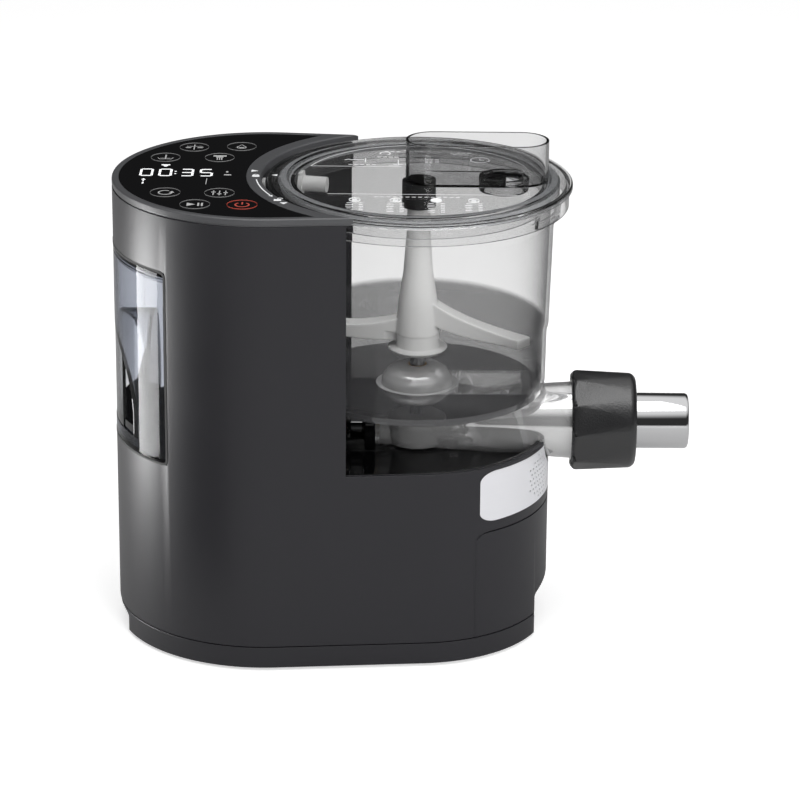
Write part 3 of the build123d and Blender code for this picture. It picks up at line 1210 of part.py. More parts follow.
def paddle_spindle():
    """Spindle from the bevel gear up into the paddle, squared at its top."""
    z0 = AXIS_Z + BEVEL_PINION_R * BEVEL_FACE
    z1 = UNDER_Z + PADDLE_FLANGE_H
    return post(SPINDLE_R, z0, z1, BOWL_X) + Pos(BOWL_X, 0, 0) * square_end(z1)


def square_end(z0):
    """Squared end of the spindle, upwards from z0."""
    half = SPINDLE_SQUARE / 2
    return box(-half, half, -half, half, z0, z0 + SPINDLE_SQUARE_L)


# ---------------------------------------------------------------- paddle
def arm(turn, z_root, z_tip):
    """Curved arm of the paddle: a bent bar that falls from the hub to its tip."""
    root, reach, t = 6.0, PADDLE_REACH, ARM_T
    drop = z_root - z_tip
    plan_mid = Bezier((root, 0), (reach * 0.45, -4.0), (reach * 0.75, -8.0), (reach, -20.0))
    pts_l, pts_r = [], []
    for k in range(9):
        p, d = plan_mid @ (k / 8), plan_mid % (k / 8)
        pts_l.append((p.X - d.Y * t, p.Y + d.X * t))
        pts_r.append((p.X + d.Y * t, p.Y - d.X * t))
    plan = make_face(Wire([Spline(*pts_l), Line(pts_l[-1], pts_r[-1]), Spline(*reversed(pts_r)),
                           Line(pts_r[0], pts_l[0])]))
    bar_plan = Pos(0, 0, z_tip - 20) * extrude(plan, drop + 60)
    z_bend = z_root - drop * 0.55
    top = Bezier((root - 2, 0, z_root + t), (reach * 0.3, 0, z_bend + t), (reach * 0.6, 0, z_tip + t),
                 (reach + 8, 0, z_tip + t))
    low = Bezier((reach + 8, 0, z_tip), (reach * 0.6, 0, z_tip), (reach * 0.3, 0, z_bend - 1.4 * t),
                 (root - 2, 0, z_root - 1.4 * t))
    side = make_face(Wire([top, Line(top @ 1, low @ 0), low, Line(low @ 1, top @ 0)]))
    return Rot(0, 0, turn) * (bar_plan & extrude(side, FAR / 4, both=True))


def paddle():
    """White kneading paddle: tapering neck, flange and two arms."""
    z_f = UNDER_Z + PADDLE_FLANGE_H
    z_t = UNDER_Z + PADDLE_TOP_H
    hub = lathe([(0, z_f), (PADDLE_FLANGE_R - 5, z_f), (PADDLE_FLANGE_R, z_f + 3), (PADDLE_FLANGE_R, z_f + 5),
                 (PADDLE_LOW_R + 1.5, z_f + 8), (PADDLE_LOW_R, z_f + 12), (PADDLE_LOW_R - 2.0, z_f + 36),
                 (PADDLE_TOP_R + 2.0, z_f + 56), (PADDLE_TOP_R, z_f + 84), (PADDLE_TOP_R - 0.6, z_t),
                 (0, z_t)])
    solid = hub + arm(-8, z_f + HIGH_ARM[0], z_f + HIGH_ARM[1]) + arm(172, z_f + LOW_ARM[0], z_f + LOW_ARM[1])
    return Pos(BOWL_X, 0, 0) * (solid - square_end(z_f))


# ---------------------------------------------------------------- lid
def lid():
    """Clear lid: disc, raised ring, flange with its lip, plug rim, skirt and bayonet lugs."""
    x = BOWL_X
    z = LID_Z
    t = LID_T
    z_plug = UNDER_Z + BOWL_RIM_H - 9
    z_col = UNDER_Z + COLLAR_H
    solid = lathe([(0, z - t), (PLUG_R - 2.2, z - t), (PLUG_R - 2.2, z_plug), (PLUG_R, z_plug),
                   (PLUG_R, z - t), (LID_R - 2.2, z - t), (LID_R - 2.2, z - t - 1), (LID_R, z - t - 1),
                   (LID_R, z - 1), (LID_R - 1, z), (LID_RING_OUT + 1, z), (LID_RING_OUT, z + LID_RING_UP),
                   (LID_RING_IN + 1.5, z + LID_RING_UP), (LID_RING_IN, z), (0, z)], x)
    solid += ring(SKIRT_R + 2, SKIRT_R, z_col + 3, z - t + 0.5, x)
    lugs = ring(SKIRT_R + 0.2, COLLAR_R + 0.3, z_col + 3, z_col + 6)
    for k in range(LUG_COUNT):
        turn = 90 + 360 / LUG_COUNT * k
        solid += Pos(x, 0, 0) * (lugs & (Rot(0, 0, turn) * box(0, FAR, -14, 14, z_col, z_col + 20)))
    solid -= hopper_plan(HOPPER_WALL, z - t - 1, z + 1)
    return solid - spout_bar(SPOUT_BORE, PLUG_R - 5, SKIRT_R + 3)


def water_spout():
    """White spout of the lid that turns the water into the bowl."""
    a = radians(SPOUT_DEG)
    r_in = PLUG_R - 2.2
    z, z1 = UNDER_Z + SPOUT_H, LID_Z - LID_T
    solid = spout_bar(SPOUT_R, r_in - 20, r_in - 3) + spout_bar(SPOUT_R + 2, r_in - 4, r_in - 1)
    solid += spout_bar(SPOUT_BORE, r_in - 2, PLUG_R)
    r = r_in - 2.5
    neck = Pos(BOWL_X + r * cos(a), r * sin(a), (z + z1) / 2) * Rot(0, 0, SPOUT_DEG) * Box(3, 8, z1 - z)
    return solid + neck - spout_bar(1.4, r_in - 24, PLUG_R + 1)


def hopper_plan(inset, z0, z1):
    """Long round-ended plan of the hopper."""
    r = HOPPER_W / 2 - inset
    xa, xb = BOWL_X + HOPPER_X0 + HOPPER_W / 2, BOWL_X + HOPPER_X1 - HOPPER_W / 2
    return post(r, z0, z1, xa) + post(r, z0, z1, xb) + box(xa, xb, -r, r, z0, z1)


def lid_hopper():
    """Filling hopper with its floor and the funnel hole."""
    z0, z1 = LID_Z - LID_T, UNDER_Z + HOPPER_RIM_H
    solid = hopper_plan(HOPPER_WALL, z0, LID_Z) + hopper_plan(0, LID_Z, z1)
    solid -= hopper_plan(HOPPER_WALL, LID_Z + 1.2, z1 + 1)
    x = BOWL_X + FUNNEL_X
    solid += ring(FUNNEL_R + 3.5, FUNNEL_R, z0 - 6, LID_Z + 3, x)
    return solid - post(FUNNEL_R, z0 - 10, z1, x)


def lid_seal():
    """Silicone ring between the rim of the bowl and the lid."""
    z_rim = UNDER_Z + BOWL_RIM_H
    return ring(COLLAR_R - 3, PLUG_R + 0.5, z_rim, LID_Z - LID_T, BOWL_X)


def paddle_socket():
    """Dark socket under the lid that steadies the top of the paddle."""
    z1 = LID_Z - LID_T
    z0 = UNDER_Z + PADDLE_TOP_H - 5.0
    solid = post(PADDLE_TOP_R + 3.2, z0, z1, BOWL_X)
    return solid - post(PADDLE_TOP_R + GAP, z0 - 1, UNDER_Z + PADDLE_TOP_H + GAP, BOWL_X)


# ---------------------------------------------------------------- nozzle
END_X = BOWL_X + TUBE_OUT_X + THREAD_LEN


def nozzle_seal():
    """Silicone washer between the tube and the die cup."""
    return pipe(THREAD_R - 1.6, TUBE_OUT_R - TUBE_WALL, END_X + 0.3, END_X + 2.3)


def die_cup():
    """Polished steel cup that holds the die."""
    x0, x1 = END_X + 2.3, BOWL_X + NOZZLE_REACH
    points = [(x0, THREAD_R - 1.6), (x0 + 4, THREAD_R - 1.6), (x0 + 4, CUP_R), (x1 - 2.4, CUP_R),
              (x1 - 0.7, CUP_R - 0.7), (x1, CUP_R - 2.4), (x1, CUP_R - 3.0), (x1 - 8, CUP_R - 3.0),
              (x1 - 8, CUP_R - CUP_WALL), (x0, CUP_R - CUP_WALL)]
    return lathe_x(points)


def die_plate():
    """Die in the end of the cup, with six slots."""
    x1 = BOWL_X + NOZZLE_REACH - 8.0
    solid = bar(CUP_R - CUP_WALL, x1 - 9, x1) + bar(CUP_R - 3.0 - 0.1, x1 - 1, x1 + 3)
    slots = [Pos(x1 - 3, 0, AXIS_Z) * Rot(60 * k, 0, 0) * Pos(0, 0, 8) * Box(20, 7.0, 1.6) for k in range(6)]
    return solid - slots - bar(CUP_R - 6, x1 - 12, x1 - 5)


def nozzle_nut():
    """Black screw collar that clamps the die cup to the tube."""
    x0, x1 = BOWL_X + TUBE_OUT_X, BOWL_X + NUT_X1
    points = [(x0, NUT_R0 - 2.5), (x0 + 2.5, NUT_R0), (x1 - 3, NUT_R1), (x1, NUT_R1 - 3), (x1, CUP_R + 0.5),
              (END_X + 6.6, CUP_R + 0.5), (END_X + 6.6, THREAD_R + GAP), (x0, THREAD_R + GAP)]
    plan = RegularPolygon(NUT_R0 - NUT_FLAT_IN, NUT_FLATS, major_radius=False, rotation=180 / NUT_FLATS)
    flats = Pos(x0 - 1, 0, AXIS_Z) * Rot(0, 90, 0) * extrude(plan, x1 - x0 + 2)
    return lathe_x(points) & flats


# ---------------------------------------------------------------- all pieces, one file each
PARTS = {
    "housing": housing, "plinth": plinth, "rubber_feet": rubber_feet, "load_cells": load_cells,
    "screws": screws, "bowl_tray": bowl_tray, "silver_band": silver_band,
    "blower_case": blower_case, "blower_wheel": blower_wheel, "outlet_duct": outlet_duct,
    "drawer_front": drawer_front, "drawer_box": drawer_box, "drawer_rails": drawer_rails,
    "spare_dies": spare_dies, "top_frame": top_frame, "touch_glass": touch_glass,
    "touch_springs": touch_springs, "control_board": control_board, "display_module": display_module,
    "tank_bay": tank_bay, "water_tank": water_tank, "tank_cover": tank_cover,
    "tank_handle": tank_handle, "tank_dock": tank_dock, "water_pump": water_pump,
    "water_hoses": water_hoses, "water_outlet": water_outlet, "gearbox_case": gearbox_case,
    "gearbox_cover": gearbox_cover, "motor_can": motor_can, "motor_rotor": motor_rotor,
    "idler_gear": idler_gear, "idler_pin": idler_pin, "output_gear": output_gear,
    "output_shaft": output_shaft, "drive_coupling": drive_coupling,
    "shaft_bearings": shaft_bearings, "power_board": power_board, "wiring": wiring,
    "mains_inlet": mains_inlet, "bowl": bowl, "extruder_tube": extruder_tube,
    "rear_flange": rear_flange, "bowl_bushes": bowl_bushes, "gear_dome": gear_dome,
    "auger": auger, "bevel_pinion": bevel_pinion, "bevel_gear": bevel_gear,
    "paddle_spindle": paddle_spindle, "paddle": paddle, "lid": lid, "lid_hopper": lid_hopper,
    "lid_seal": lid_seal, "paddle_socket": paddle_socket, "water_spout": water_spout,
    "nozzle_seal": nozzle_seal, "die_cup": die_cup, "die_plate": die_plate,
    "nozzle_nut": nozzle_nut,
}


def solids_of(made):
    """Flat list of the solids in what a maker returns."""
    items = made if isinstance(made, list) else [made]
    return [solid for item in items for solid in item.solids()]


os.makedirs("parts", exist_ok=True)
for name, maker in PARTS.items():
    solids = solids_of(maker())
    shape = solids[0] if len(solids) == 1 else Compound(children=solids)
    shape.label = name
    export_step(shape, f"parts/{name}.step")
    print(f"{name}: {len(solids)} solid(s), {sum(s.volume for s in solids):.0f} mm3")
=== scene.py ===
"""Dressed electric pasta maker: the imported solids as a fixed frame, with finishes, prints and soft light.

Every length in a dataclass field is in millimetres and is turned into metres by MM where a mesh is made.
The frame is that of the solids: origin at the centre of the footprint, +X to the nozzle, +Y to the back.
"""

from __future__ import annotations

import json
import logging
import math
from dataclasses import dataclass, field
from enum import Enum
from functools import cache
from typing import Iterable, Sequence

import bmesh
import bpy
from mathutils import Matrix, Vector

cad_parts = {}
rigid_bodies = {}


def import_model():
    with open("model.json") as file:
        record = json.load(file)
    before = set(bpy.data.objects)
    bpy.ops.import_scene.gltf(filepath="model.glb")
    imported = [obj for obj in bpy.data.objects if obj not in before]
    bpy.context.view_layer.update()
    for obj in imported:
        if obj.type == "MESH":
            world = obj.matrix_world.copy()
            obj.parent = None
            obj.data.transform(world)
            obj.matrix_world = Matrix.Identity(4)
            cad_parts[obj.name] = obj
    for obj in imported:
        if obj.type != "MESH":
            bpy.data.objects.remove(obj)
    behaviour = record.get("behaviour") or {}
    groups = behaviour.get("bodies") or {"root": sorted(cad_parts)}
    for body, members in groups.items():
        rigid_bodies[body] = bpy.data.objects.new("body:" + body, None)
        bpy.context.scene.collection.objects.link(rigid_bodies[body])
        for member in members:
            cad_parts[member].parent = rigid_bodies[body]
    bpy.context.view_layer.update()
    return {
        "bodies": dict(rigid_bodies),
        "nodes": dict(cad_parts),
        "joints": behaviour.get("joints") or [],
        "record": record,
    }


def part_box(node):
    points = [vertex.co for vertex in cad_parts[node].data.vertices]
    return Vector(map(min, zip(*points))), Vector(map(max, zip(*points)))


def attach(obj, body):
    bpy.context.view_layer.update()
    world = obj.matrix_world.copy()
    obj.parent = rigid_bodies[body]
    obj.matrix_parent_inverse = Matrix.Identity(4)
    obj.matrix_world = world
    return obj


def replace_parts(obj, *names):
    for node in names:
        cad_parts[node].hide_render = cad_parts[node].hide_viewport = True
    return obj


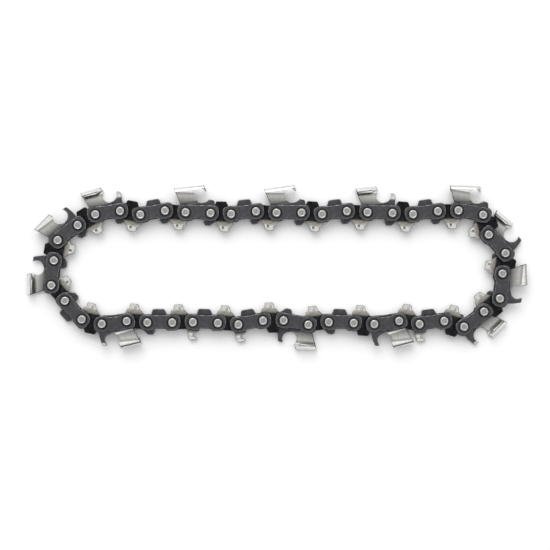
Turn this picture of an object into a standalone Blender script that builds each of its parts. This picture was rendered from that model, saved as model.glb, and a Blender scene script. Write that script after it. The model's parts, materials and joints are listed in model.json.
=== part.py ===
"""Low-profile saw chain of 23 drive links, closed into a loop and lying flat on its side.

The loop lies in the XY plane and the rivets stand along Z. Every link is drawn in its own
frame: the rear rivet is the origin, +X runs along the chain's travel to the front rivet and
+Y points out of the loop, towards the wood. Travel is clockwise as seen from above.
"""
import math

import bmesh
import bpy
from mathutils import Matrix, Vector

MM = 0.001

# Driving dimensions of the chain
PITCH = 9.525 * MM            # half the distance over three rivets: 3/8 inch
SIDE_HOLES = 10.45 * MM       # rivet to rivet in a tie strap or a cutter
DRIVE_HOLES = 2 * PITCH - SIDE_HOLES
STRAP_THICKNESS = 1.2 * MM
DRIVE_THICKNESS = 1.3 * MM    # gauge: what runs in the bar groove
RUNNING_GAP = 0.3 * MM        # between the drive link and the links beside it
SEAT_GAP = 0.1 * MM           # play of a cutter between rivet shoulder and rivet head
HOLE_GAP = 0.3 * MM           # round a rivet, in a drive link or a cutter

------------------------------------

Transcribe each line of the data above, unaltered, from the one where "shape.label = name" appears to the one where "obj.parent = rigid_bodies[body]" appears, inclusive of both.

    shape.label = name
    export_step(shape, f"parts/{name}.step")
    print(f"{name}: {len(solids)} solid(s), {sum(s.volume for s in solids):.0f} mm3")
=== scene.py ===
"""Dressed electric pasta maker: the imported solids as a fixed frame, with finishes, prints and soft light.

Every length in a dataclass field is in millimetres and is turned into metres by MM where a mesh is made.
The frame is that of the solids: origin at the centre of the footprint, +X to the nozzle, +Y to the back.
"""

from __future__ import annotations

import json
import logging
import math
from dataclasses import dataclass, field
from enum import Enum
from functools import cache
from typing import Iterable, Sequence

import bmesh
import bpy
from mathutils import Matrix, Vector

cad_parts = {}
rigid_bodies = {}


def import_model():
    with open("model.json") as file:
        record = json.load(file)
    before = set(bpy.data.objects)
    bpy.ops.import_scene.gltf(filepath="model.glb")
    imported = [obj for obj in bpy.data.objects if obj not in before]
    bpy.context.view_layer.update()
    for obj in imported:
        if obj.type == "MESH":
            world = obj.matrix_world.copy()
            obj.parent = None
            obj.data.transform(world)
            obj.matrix_world = Matrix.Identity(4)
            cad_parts[obj.name] = obj
    for obj in imported:
        if obj.type != "MESH":
            bpy.data.objects.remove(obj)
    behaviour = record.get("behaviour") or {}
    groups = behaviour.get("bodies") or {"root": sorted(cad_parts)}
    for body, members in groups.items():
        rigid_bodies[body] = bpy.data.objects.new("body:" + body, None)
        bpy.context.scene.collection.objects.link(rigid_bodies[body])
        for member in members:
            cad_parts[member].parent = rigid_bodies[body]
    bpy.context.view_layer.update()
    return {
        "bodies": dict(rigid_bodies),
        "nodes": dict(cad_parts),
        "joints": behaviour.get("joints") or [],
        "record": record,
    }


def part_box(node):
    points = [vertex.co for vertex in cad_parts[node].data.vertices]
    return Vector(map(min, zip(*points))), Vector(map(max, zip(*points)))


def attach(obj, body):
    bpy.context.view_layer.update()
    world = obj.matrix_world.copy()
    obj.parent = rigid_bodies[body]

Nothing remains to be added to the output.